Above ground Dongyin is probably the most stunning of Taiwan's outlying islands. Both Penghu--formerly the Pescadores--and Kinmnen to the south, are flat and relatively featureless, but Dongyin has rolling hills and dramatic cliffs that tumble into craggy bays. The itinerary I had joined was taking us to a lighthouse designed by British engineers and which was, by way of rather dubious calculations, celebrating its centennial birthday that very day. The winding path up to the summit of the hill where the lighthouse had its home was packed with a shuffling procession of Matsu inhabitants, all speaking their indecipherable "ping" dialect, which is related to the dialect spoken in neighboring Fuzhou. It was a surreal occasion- -centennial lighthouse birthdays being something of a rarity--and made more so by the imaginative translations of Chinese poems carved into rocks along the way: "Voice of the wind, billow, and tides tingle at the tip of ears," was one of the more memorable.

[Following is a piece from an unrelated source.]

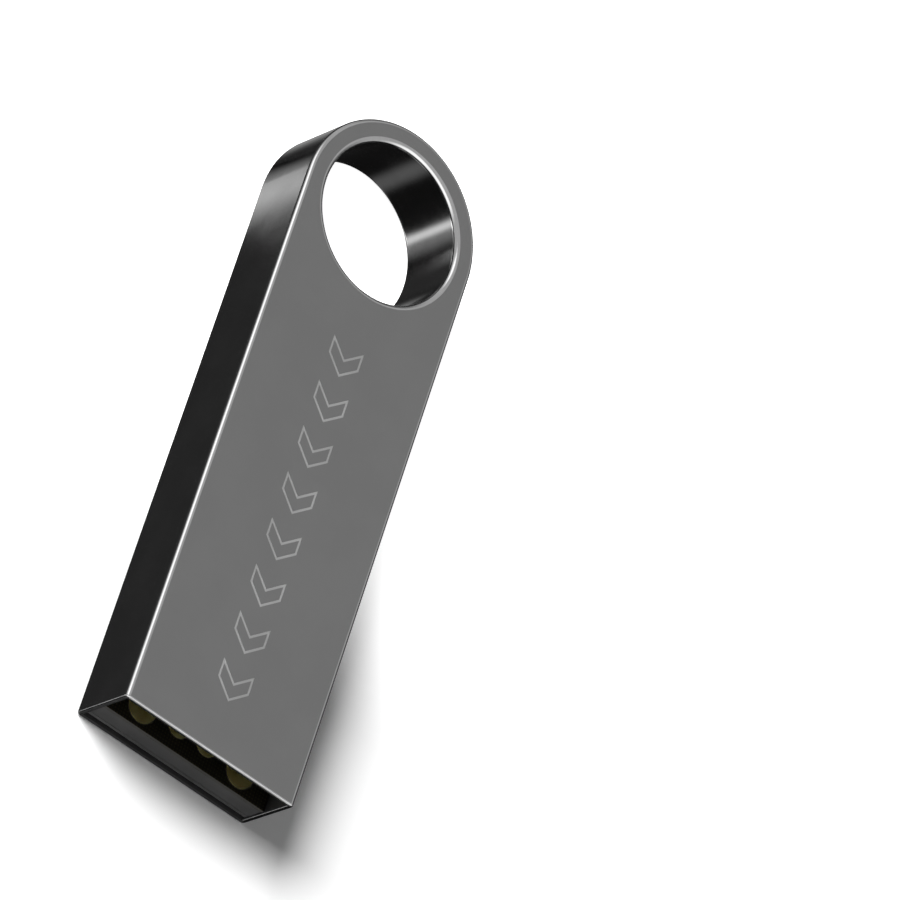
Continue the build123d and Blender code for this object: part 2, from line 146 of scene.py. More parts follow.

And then, at the crest of a steep stretch of hill and around a bend in the path was a saxophonist playing KennyG-like arpeggios. None of us had expected him, to be sure, but we had a lighthouse birthday to celebrate and this was a far-flung corner of Matsu, which somehow makes the unexpected acceptable. There was a cake, which somebody duly sliced up, and others passed around the crowd. The saxophonist broke into "Happy Birthday" and we all sang along in Chinese. At about this time, cake in my mouth, singing "Happy Birthday," I noticed there was a plaque commemorating the founding of the lighthouse in 1902, which meant we had it wrong by two years. I pointed this out to the people standing around me, and they nodded and smiled and went on singing. I joined them.